# Start of PROVIDED DATA
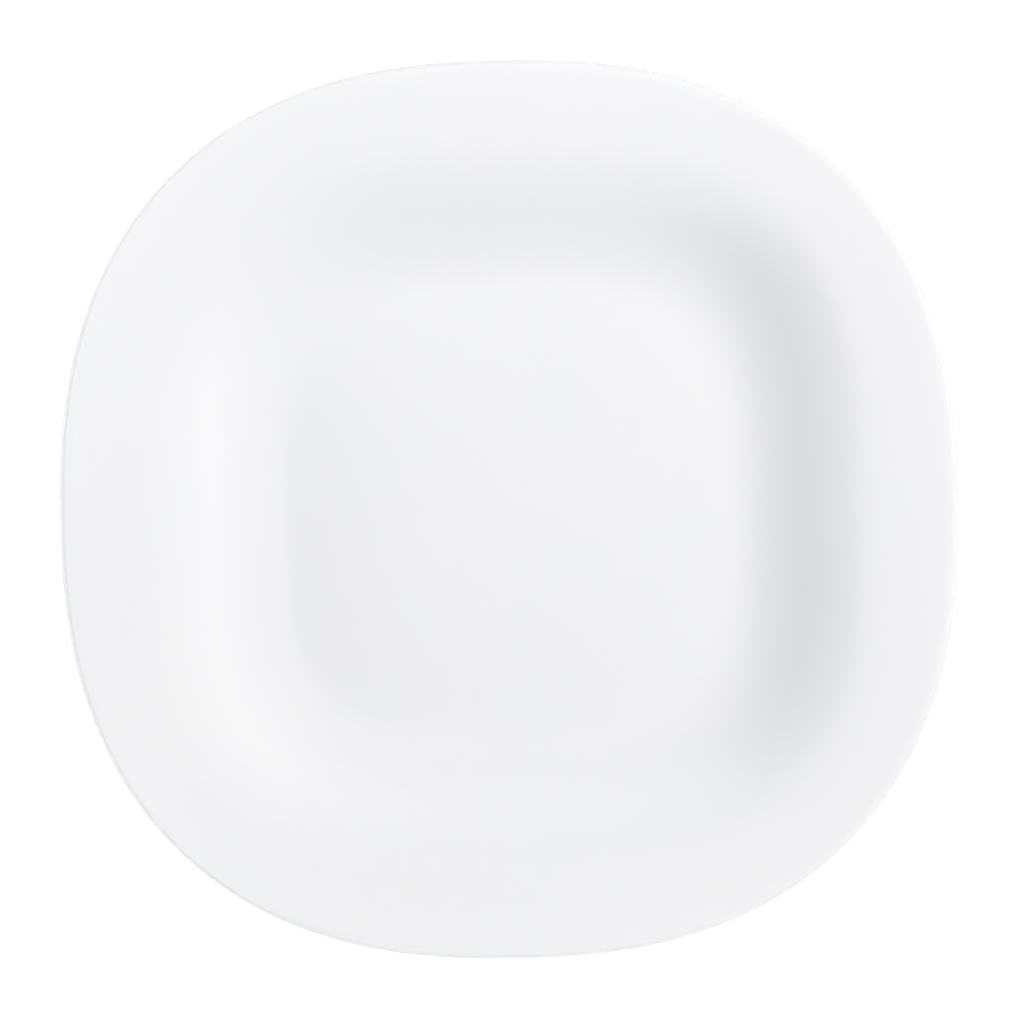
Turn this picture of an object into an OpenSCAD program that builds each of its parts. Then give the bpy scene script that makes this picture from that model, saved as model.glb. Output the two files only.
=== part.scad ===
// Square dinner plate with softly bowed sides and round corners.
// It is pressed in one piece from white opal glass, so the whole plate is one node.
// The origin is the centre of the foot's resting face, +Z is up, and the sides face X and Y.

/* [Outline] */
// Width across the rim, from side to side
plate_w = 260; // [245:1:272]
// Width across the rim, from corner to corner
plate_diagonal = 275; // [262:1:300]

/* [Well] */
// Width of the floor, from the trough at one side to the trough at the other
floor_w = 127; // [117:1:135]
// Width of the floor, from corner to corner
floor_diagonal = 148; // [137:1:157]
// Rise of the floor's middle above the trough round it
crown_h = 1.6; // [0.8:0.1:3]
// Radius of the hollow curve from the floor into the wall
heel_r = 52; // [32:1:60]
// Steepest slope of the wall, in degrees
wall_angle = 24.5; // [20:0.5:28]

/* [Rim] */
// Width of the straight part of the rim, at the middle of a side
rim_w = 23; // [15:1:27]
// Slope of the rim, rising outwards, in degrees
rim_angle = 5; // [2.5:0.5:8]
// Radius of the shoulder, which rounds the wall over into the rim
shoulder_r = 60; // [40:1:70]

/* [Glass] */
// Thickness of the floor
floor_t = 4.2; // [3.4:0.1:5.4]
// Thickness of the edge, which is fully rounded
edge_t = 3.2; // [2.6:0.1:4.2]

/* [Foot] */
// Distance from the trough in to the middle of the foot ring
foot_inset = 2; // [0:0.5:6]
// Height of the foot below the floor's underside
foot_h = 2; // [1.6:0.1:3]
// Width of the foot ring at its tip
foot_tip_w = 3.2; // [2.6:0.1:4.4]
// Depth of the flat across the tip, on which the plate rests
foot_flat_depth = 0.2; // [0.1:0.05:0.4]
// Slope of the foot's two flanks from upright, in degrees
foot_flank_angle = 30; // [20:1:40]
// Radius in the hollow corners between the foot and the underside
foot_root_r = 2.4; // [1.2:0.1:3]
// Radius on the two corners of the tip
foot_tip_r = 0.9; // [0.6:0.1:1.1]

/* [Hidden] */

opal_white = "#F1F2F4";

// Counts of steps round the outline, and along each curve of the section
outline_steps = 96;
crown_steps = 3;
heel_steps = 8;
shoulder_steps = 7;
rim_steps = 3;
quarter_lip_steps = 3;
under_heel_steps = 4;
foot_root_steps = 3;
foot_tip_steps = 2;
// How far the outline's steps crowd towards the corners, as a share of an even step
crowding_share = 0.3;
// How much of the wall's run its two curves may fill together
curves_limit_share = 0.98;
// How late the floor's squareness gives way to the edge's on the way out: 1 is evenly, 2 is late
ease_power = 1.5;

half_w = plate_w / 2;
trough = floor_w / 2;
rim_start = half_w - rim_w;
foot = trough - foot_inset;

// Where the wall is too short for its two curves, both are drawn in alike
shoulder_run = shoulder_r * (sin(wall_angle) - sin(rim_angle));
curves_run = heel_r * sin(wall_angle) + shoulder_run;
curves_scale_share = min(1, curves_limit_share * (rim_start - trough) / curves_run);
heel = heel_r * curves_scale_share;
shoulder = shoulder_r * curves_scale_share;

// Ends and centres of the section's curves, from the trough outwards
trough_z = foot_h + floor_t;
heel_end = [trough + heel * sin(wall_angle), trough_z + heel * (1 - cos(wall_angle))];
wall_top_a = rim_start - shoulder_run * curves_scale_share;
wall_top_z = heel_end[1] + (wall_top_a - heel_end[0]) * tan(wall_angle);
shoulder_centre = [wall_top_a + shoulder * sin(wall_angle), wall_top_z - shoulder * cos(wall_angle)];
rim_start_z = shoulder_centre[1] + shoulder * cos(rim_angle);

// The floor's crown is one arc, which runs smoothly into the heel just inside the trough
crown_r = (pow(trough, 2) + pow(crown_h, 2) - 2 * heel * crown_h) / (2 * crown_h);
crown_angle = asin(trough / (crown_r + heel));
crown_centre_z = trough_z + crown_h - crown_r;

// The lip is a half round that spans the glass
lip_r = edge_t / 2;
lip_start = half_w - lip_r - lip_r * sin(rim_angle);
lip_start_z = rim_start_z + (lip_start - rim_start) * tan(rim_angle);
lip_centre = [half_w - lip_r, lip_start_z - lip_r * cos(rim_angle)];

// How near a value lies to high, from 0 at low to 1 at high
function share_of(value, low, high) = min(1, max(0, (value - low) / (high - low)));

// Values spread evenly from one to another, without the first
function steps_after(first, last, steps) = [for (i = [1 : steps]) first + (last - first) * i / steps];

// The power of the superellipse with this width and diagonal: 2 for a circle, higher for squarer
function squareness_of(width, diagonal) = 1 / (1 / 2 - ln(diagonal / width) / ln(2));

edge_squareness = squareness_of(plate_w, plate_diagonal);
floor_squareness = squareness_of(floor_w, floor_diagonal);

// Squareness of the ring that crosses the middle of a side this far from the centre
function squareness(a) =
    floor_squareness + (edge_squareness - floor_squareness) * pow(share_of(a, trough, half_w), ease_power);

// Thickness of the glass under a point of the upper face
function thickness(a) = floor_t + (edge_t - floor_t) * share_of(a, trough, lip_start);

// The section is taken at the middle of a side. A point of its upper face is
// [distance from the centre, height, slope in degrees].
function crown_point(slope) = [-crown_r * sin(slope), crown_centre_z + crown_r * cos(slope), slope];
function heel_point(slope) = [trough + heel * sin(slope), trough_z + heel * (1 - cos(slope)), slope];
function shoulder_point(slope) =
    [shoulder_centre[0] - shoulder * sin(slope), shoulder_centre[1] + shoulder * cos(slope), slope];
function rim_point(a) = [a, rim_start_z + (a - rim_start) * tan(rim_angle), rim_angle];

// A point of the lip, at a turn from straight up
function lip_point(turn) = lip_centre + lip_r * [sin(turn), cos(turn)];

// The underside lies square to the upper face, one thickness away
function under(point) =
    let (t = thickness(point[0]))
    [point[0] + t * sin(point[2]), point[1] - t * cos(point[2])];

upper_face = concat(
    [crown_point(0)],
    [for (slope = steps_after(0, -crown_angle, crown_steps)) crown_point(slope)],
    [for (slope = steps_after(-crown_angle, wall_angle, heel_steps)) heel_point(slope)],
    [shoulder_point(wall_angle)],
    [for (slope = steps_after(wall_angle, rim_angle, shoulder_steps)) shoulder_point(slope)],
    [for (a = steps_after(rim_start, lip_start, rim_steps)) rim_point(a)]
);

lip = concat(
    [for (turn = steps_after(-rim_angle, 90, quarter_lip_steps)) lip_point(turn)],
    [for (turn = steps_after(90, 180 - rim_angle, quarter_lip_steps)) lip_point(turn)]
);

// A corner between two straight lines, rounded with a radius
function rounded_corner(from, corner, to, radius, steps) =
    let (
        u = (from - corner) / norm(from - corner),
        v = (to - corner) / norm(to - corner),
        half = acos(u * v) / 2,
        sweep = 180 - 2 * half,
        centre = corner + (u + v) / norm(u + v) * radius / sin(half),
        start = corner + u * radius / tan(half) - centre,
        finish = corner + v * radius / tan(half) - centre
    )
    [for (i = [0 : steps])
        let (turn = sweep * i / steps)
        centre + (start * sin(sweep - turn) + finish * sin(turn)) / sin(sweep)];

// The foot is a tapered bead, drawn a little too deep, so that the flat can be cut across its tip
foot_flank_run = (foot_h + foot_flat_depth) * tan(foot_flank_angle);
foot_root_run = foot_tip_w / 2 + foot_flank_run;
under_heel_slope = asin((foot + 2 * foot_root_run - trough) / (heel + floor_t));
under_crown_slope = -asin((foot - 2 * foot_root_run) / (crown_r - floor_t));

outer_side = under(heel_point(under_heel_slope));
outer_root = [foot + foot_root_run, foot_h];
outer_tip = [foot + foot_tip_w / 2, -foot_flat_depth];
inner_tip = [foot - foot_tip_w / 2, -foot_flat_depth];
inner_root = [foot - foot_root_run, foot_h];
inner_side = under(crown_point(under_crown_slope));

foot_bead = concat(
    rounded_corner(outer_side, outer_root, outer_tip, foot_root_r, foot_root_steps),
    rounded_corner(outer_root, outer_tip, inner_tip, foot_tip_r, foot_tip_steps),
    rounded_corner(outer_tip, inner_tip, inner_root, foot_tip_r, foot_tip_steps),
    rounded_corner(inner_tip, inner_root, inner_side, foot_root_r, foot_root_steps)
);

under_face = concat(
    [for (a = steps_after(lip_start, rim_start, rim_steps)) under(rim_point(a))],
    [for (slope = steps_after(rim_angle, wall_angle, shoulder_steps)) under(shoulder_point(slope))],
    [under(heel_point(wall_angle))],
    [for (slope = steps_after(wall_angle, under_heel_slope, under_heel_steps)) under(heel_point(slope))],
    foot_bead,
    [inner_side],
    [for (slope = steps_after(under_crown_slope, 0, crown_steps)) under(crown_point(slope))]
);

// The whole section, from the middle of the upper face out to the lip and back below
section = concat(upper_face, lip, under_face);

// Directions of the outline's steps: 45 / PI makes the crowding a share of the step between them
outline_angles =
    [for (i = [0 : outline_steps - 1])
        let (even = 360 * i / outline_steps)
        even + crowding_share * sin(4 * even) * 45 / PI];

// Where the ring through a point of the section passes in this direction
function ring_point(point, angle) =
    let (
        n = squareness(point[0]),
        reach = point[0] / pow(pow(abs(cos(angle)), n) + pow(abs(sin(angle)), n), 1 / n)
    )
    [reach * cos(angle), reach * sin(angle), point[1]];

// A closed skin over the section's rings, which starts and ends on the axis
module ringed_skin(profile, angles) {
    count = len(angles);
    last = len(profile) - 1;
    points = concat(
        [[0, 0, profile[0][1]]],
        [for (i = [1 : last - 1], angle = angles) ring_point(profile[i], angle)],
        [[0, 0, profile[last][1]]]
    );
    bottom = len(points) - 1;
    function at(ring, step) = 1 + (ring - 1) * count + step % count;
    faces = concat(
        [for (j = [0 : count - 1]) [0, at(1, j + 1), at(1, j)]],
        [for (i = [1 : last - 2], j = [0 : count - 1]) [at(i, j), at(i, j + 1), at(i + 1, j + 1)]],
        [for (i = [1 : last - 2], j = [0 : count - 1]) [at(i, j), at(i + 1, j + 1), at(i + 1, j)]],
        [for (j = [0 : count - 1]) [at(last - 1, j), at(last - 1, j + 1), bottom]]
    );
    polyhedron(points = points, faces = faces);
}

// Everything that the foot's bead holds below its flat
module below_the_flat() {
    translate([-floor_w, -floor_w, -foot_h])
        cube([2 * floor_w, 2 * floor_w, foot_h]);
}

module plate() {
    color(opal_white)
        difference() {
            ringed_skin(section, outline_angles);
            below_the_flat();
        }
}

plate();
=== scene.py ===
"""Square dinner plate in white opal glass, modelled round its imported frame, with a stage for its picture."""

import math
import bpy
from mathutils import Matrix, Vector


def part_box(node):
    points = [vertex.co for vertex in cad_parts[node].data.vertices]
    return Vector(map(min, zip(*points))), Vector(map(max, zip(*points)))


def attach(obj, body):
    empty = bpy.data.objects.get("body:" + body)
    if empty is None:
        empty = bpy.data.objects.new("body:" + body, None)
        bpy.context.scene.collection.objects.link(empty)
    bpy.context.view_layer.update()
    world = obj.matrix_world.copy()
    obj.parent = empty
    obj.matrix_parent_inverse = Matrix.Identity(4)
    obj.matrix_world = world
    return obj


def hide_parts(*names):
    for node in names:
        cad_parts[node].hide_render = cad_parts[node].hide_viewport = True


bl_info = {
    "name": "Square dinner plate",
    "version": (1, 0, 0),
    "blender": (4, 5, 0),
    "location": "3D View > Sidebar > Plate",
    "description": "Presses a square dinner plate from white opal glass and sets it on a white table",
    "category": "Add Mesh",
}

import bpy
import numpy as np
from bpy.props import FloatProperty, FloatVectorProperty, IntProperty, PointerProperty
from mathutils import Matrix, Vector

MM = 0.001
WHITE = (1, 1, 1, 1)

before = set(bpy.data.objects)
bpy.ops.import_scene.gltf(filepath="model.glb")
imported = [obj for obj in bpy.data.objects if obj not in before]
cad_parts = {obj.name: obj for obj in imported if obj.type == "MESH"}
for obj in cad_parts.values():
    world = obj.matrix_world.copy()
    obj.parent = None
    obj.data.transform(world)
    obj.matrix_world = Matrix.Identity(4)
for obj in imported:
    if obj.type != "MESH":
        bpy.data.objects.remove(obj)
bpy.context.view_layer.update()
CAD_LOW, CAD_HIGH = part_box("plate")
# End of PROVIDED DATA
> [THE TASK]
Retype the portion of the data above that starts on the line with "on the axis" and finishes on the line with "for node in", including both of those lines.

> [FULL SOLUTION]
// A closed skin over the section's rings, which starts and ends on the axis
module ringed_skin(profile, angles) {
    count = len(angles);
    last = len(profile) - 1;
    points = concat(
        [[0, 0, profile[0][1]]],
        [for (i = [1 : last - 1], angle = angles) ring_point(profile[i], angle)],
        [[0, 0, profile[last][1]]]
    );
    bottom = len(points) - 1;
    function at(ring, step) = 1 + (ring - 1) * count + step % count;
    faces = concat(
        [for (j = [0 : count - 1]) [0, at(1, j + 1), at(1, j)]],
        [for (i = [1 : last - 2], j = [0 : count - 1]) [at(i, j), at(i, j + 1), at(i + 1, j + 1)]],
        [for (i = [1 : last - 2], j = [0 : count - 1]) [at(i, j), at(i + 1, j + 1), at(i + 1, j)]],
        [for (j = [0 : count - 1]) [at(last - 1, j), at(last - 1, j + 1), bottom]]
    );
    polyhedron(points = points, faces = faces);
}

// Everything that the foot's bead holds below its flat
module below_the_flat() {
    translate([-floor_w, -floor_w, -foot_h])
        cube([2 * floor_w, 2 * floor_w, foot_h]);
}

module plate() {
    color(opal_white)
        difference() {
            ringed_skin(section, outline_angles);
            below_the_flat();
        }
}

plate();
=== scene.py ===
"""Square dinner plate in white opal glass, modelled round its imported frame, with a stage for its picture."""

import math
import bpy
from mathutils import Matrix, Vector


def part_box(node):
    points = [vertex.co for vertex in cad_parts[node].data.vertices]
    return Vector(map(min, zip(*points))), Vector(map(max, zip(*points)))


def attach(obj, body):
    empty = bpy.data.objects.get("body:" + body)
    if empty is None:
        empty = bpy.data.objects.new("body:" + body, None)
        bpy.context.scene.collection.objects.link(empty)
    bpy.context.view_layer.update()
    world = obj.matrix_world.copy()
    obj.parent = empty
    obj.matrix_parent_inverse = Matrix.Identity(4)
    obj.matrix_world = world
    return obj


def hide_parts(*names):
    for node in names:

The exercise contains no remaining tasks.